I’ve only got two other qualifications for this opinion, so take it for what it’s worth. First, I’m a season-ticket-holding fan. Not only do I want to see the Battery succeed — as a team and as a franchise — I want to see lower-tier soccer grow and improve in North America. I want to see it provide jobs and opportunities. I want to see it get treated as a legitimate enterprise. And second, I pay more attention to these things than most, because I’ve spent this season trying to improve the coverage the Battery receives. I’m convinced USL PRO soccer is more interesting and exciting than its mainstream media coverage. It’s full of more great stories than I can get around to writing. So don’t talk to me about “low budget.” I have no budget.

And yes, the best solution for that is money. Money makes everything easier. But unless someone’s got a bunch of free cash to toss at these issues, then the league has two immediate problem it needs to address:

No. 1: We need better, more consistent officiating.

No. 2: Forget about soccer-specific stadiums. If the league is going to award a franchise, it needs some kind of better assurance that the new club is going to do a credible job of managing its web media obligations. The LA Blues website has been broken since I wrote the preview for the July 27 match. It’s still just as broken, and completely unchanged. So why am I not surprised that this outfit can’t put out a functional livestream?

Look, if you can’t make your product visible on the web, you’re not going to be taken seriously. And all it takes is one franchise that doesn’t deliver once in a while, or that serves up utterly undecipherable low-res crap week after week, with indifferent, amateurish announcers, and every other team in the league suffers an image hit. This is your product. If you make it look like shit, it doesn’t matter what else you do.

Enough. Game wrap this weekend, after the Phoenix match.


  1. Oh, don’t even get me started on “consistent” officiating. The refs Away are all homers, while the refs at Home are too chicken to give us calls in the fear of being called homers! Plus, you have linesmen who call the offside from 5 and 10 yards behind the play… It’s not USL that should fix the problem, it’s US Soccer, and CONCACAF in general. Officiating here is laughable, and everyone knows it.

    And the fact we couldn’t get a stream was ridiculous. This is LA we’re talking about. They should have enough money to put on a stream for us.

    • Well said, John. You are absolutely correct about the referee situation and the linesmen don’t seem to know the rule for offside calls. I have seen the linesman be directly across from me where I am sitting and have 2 or 3 defenders 10 or 15 yards closer to their own goal of that position. Our person is even with the linesman when the ball is played. No way is that offsides, but that’s how it’s called.

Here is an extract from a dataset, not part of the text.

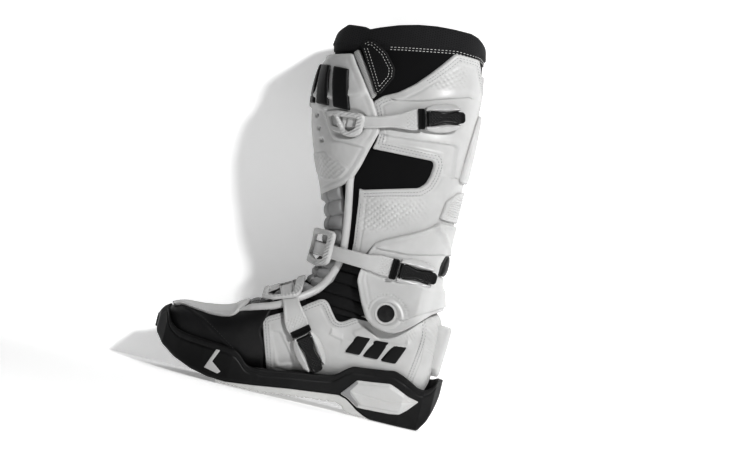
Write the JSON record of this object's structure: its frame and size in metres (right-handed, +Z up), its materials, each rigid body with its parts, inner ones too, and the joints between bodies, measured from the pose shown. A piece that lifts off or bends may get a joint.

  2. There’s a reason LA is pretty much irrelevant. They get like a hundred people a game. I wonder if their organization really cares. The team has had a good year but the support is just awful

    • You gotta figure Los Angeles is a tough sell, in a way, for lower-league soccer. Two MLS franchises. Sprawling mega-city. I mean, Fullerton is like 25 miles from downtown L.A., so that’s like driving from Charleston to Summerville. And Irvine is another 25 miles. Hell, call them the “Irvine Blues,” or the “Newport Beach Blues.” At least you’d be appealing to a sense of local ownership and representation. Tough situation.

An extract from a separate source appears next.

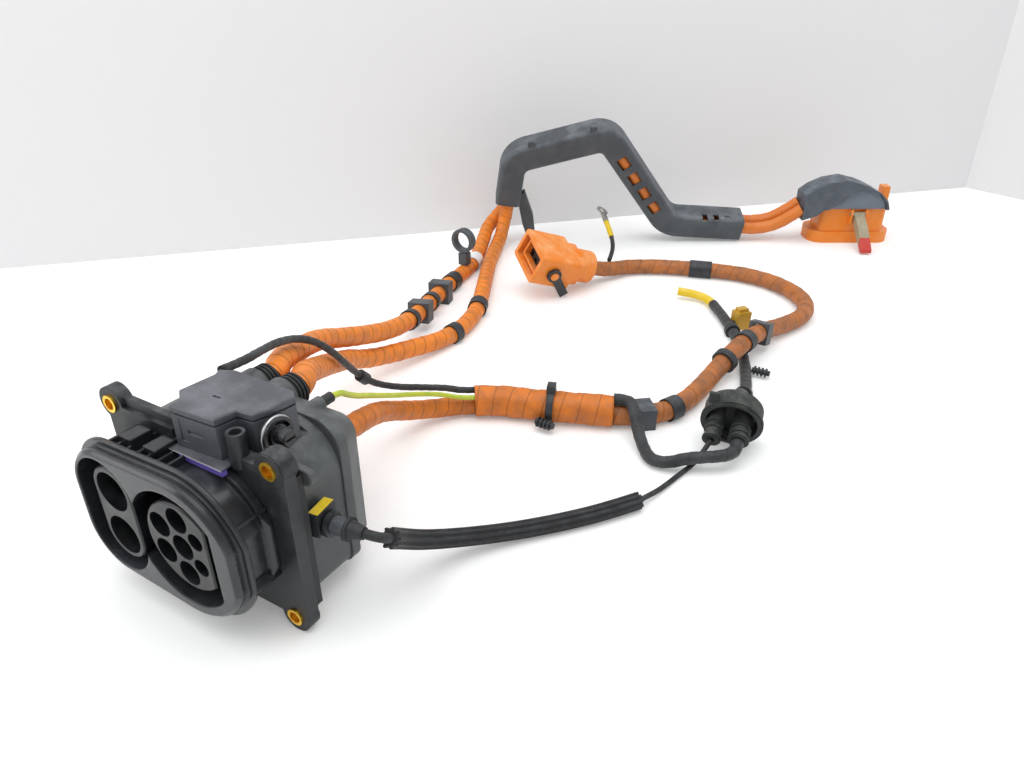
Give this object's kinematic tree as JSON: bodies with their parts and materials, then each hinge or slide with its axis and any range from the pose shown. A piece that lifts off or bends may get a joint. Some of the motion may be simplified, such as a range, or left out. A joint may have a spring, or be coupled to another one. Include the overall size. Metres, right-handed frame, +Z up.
{
  "type": "vehicle charging inlet with high-voltage harness",
  "caption": "Vehicle charging inlet with combined AC and DC contacts, locking actuator, orange high-voltage cables, taped branch, arched cable duct, and two orange connectors.",
  "frame": {"origin": "middle of the footprint of the inlet, on the surface it stands on", "axes": "+Z up; -Y out of the charging face; +X from the DC contacts towards the AC contacts"},
  "size_m": [0.3954, 0.8313, 0.1408],
  "materials": {
    "black_plastic": "moulded, fine grain, slightly dusty",
    "black_gloss": "moulded, smooth",
    "brass": "turned, dull",
    "pin_silver": "silver plated",
    "seal_rubber": "soft seal",
    "seal_grey": "flat gasket",
    "black_rubber": "moulded",
    "motor_steel": "plain",
    "white_plastic": "moulded",
    "orange_plastic": "moulded",
    "orange_tape": "wound harness tape, worn",
    "violet_plastic": "moulded",
    "orange_sheath": "cable sheath, faint marks",
    "wire_steel": "drawn",
    "screw_steel": "zinc plated",
    "black_tape": "wound harness tape",
    "yellow_green": "earth wire sheath",
    "white_label": "blank label",
    "grey_plastic": "moulded",
    "dark_grey_plastic": "moulded",
    "grommet_rubber": "moulded, dusty",
    "yellow_plastic": "moulded",
    "duct_grey": "moulded, dusty",
    "pale_grey": "moulded",
    "beige_plastic": "moulded, slightly translucent",
    "red_plastic": "moulded"
  },
  "bodies": {
    "inlet_and_harness": {"front_housing": "black_plastic", "mounting_frame": "black_plastic", "ear_bushings": "brass", "ac_contact_block": "black_gloss", "dc_contact_block": "black_gloss", "ac_pins": "pin_silver", "dc_pins": "pin_silver", "rear_housing": "black_plastic", "frame_seal": "seal_rubber", "rear_cover": "black_plastic", "dc_cable_collars": "black_rubber", "ac_gland": "black_rubber", "actuator_housing": "black_plastic", "actuator_lid": "black_plastic", "actuator_gasket": "seal_grey", "guide_strip": "violet_plastic", "lock_motor": "motor_steel", "release_wire_ring": "wire_steel", "housing_screws": "screw_steel", "cable_socket": "black_plastic", "cable_ferrule": "wire_steel", "cable_boot": "black_rubber", "guide_eye": "black_plastic", "dc_cable_upper": "orange_tape", "dc_cable_lower": "orange_tape", "ac_cable_inlet": "orange_tape", "harness_wrap": "orange_tape", "ac_cable_outer": "orange_tape", "earth_wire": "yellow_green", "actuator_lead": "black_tape", "signal_lead": "black_tape", "ribbed_sleeve": "black_rubber", "release_cable": "black_rubber", "tape_bands": "black_tape", "label_band": "white_label", "clip_plates": "grey_plastic", "earth_stub": "black_rubber", "grommet": "grommet_rubber", "rear_lead": "black_tape", "yellow_sleeve": "yellow_plastic", "coding_plug": "yellow_plastic", "cable_duct": "duct_grey", "duct_cables": "orange_sheath", "dc_boot": "grommet_rubber", "dc_shroud": "pale_grey", "dc_connector_housing": "orange_plastic", "ac_connector_housing": "orange_plastic", "ac_connector_insert": "black_gloss", "bond_wire": "black_rubber", "ring_terminal": "pin_silver", "cable_clips": "dark_grey_plastic", "ring_clamp": "grey_plastic"},
    "release_gear": {"lock_gear": "white_plastic", "release_wheel": "orange_plastic"},
    "motor_pinion": {"motor_pinion": "pin_silver"},
    "lock_pin": {"lock_pin": "pin_silver"},
    "locking_clip": {"locking_clip": "white_plastic"},
    "dc_handle": {"dc_handle": "beige_plastic", "dc_handle_tip": "red_plastic"},
    "ac_lever": {"ac_connector_lever": "dark_grey_plastic"}
  },
  "joints": [
    {"name": "release_turn", "type": "hinge", "parent": "inlet_and_harness", "child": "release_gear", "pos_m": [0.0025, -0.0055, 0.104], "axis": [1, 0, 0], "range_deg": [0, 60]},
    {"name": "motor_turn", "type": "hinge", "parent": "inlet_and_harness", "child": "motor_pinion", "pos_m": [0.0025, 0.0032, 0.104], "axis": [1, 0, 0], "range_deg": [-170, 0]},
    {"name": "lock_pin_slide", "type": "slide", "parent": "inlet_and_harness", "child": "lock_pin", "axis": [0, 0, -1], "range_m": [0, 0.0065]},
    {"name": "clip_slide", "type": "slide", "parent": "inlet_and_harness", "child": "locking_clip", "axis": [0, 0, 1], "range_m": [0, 0.005]},
    {"name": "dc_handle_lift", "type": "hinge", "parent": "inlet_and_harness", "child": "dc_handle", "pos_m": [0.17279, 0.72689, 0.034], "axis": [-0.855, -0.5186, 0], "range_deg": [0, 60]},
    {"name": "ac_lever_turn", "type": "hinge", "parent": "inlet_and_harness", "child": "ac_lever", "pos_m": [-0.0575, 0.41607, 0.03623], "axis": [-0.7244, 0.5914, 0.3542], "range_deg": [0, 90]}
  ],
  "couplings": [
    {"joint": "motor_turn", "follows": "release_turn", "ratio": -2.8182},
    {"joint": "lock_pin_slide", "follows": "release_turn", "m_per_rad": 0.0062}
  ]
}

      • If that was the case, there should be a re-brand

  3. preach on Brother Dan.

    I would happily pay for a dependable and decent quality feed. I do know the league fines clubs that can not put up a feed. but there should be a standard to be meet on the quality. Tampa’s feed was barely watchable, just blobs of red and blue. Rochester feed looks good but I have yet watch a match where the audio was sync’d with the video. sometimes it is 20 second difference.

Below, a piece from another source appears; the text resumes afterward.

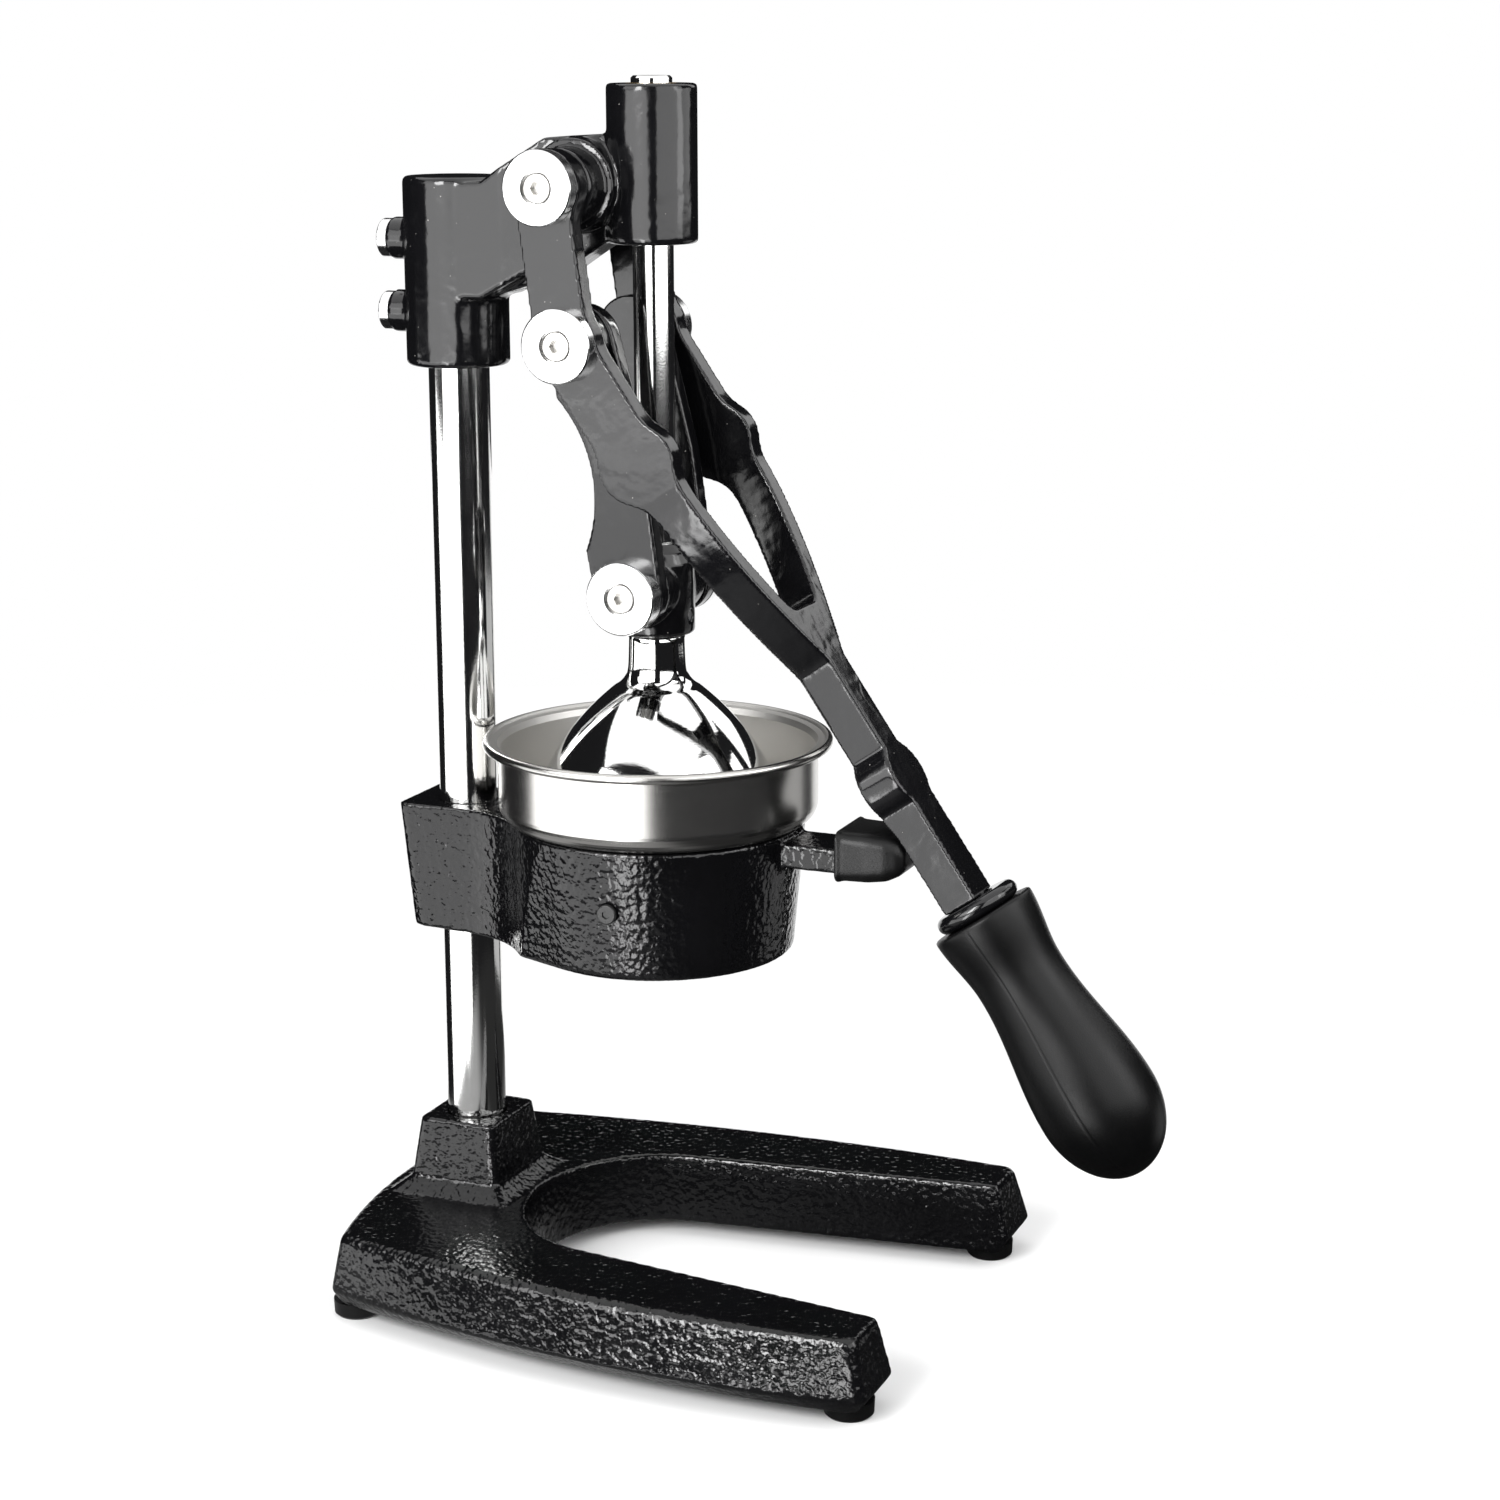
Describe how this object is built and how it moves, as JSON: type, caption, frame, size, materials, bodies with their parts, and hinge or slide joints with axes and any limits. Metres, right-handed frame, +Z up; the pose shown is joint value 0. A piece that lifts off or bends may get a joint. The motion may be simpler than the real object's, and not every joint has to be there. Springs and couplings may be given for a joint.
{
  "type": "lever citrus press",
  "caption": "Hand citrus press: a forked lever swings bowed links that drive a polished bell on a guided rod down into a strainer cup, on a column with a U-shaped base.",
  "frame": {"origin": "on the floor under the middle of the bounding box, with the press closed", "axes": "+X forward from the column to the grip, +Y to the object's left, +Z up"},
  "size_m": [0.3002, 0.1956, 0.4455],
  "materials": {
    "base": "gloss hammered enamel",
    "rubber_feet": "matte",
    "foot_screws": "zinc plated",
    "column": "polished with fine turning lines",
    "column_bolt": "zinc plated",
    "column_washer": "zinc plated",
    "cup_holder": "gloss hammered enamel",
    "holder_screw": "black oxide",
    "holder_clamp_screw": "black oxide",
    "bumper": "matte",
    "juice_funnel": "satin",
    "strainer_cup": "satin",
    "reamer_cone": "satin",
    "head_bracket": "gloss enamel",
    "head_screws": "polished",
    "guide_bush_lower": "oiled bronze",
    "guide_bush_upper": "oiled bronze",
    "lever_washers": "oiled bronze",
    "lever_pivot_caps": "polished",
    "lever_pivot_bolts": "polished",
    "lever": "gloss enamel",
    "lever_bushes": "oiled bronze",
    "grip_collar": "gloss enamel",
    "grip": "matte with a fine grain",
    "elbow_caps": "polished",
    "elbow_bolts": "polished",
    "elbow_spacers": "gloss enamel",
    "link_left": "gloss enamel",
    "foot_cap_left": "polished",
    "foot_bolt_left": "polished",
    "link_right": "gloss enamel",
    "foot_cap_right": "polished",
    "foot_bolt_right": "polished",
    "press_rod": "polished",
    "crosshead": "gloss enamel",
    "crosshead_pin": "plain",
    "press_bell": "mirror polish",
    "bell_nut": "plain"
  },
  "bodies": {
    "frame": {"base": "base", "rubber_feet": "rubber_feet", "foot_screws": "foot_screws", "column": "column", "column_bolt": "column_bolt", "column_washer": "column_washer", "cup_holder": "cup_holder", "holder_screw": "holder_screw", "holder_clamp_screw": "holder_clamp_screw", "bumper": "bumper", "juice_funnel": "juice_funnel", "strainer_cup": "strainer_cup", "reamer_cone": "reamer_cone", "head_bracket": "head_bracket", "head_screws": "head_screws", "guide_bush_lower": "guide_bush_lower", "guide_bush_upper": "guide_bush_upper", "lever_washers": "lever_washers", "lever_pivot_caps": "lever_pivot_caps", "lever_pivot_bolts": "lever_pivot_bolts"},
    "lever": {"lever": "lever", "lever_bushes": "lever_bushes", "grip_collar": "grip_collar", "grip": "grip", "elbow_caps": "elbow_caps", "elbow_bolts": "elbow_bolts", "elbow_spacers": "elbow_spacers"},
    "link_left": {"link_left": "link_left", "foot_cap_left": "foot_cap_left", "foot_bolt_left": "foot_bolt_left"},
    "link_right": {"link_right": "link_right", "foot_cap_right": "foot_cap_right", "foot_bolt_right": "foot_bolt_right"},
    "plunger": {"press_rod": "press_rod", "crosshead": "crosshead", "crosshead_pin": "crosshead_pin", "press_bell": "press_bell", "bell_nut": "bell_nut"}
  },
  "joints": [
    {"name": "lever_hinge", "type": "hinge", "parent": "frame", "child": "lever", "pos_m": [-0.0654, 0, 0.4088], "axis": [0, -1, 0], "range_deg": [0, 110]},
    {"name": "elbow_left", "type": "hinge", "parent": "lever", "child": "link_left", "pos_m": [-0.05946, 0, 0.35583], "axis": [0, -1, 0], "range_deg": [-137.44, 0]},
    {"name": "elbow_right", "type": "hinge", "parent": "lever", "child": "link_right", "pos_m": [-0.05946, 0, 0.35583], "axis": [0, -1, 0], "range_deg": [-137.44, 0]},
    {"name": "plunger_slide", "type": "slide", "parent": "frame", "child": "plunger", "axis": [0, 0, 1], "range_m": [0, 0.07866]}
  ],
  "couplings": [
    {"joint": "elbow_left", "follows": "lever_hinge", "ratio": -1.2449},
    {"joint": "elbow_right", "follows": "lever_hinge", "ratio": -1.2449},
    {"joint": "plunger_slide", "follows": "lever_hinge", "m_per_rad": 0.040817}
  ]
}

    • Well, it’s probably a touchy subject, if only because each club is basically tasked with making it possible for the visiting club’s fans to follow the match online. Clubs that are struggling to draw fans to their home matches simply can’t be all that motivated to make their web stream all that reliable. It’s not really a revenue-generating activity for the clubs, although Harrisburg works with a local video production company to livestream its matches, so there are ad in its stream. You would think it’s probably more of a league priority than a a club priority, and with some of those clubs balanced on the edge of a knife, I can see why the league isn’t kicking their asses.

      But there are just so many reasons why quality live web video is key to the future of the league. It means that you can be a fan and follow the team for its full schedule, each year. It means you can organize an official watch-party bar, like Molly Darcy’s has been this year. It means the league office has better material to use in the Goals of the Week mashup, as well as the various multimedia that Nicholas Murray does.

      So anyway, here’s the bottom line: It’s never going to be reliable so long as the production requirements (equipment, connection, staffing) remain non-standard and the funding is simply an additional cost. And since the priority is a league priority, and the audience is largely the away audience, then why not have the league develop a standard technical production package and a standard “broadcast” format, and then push the league and the individual clubs to sell sponsorships and ads that would appear on the HOST team’s webcast. Such as: when LA hosts Charleston next year, the the webcast would be formatted to accept a rotation of onscreen sponsor messages from national sponsors acquired by the league (say, Nike and Bimbo) as well as local sponsors from Charleston and Irvine. So maybe Molly Darcy’s buys a sponsorship to remind people that they could be watching the game at their place with a group, or maybe one of the soccer stores in Mount Pleasant buys a sponsor message. Or Angie Gainey Bailey — a name that’s totally associated with the Battery now — picks up the spot. And then the local team would have slots that they could fill as well.

      You couldn’t do that efficiently UNLESS the technical foundations were standardized and the graphic template is uniform. But it’s do-able.

  4. My question is this. If you go to UNation, you can watch the LA Blues vs Charleston Battery game from start to finish. Someone had to provide that film in order for the game to be there. If that is the case, why couldn’t we view the match?

    I agree with Dan that the league needs to do something about this. Fans need to be able to follow their teams when they are playing on the road.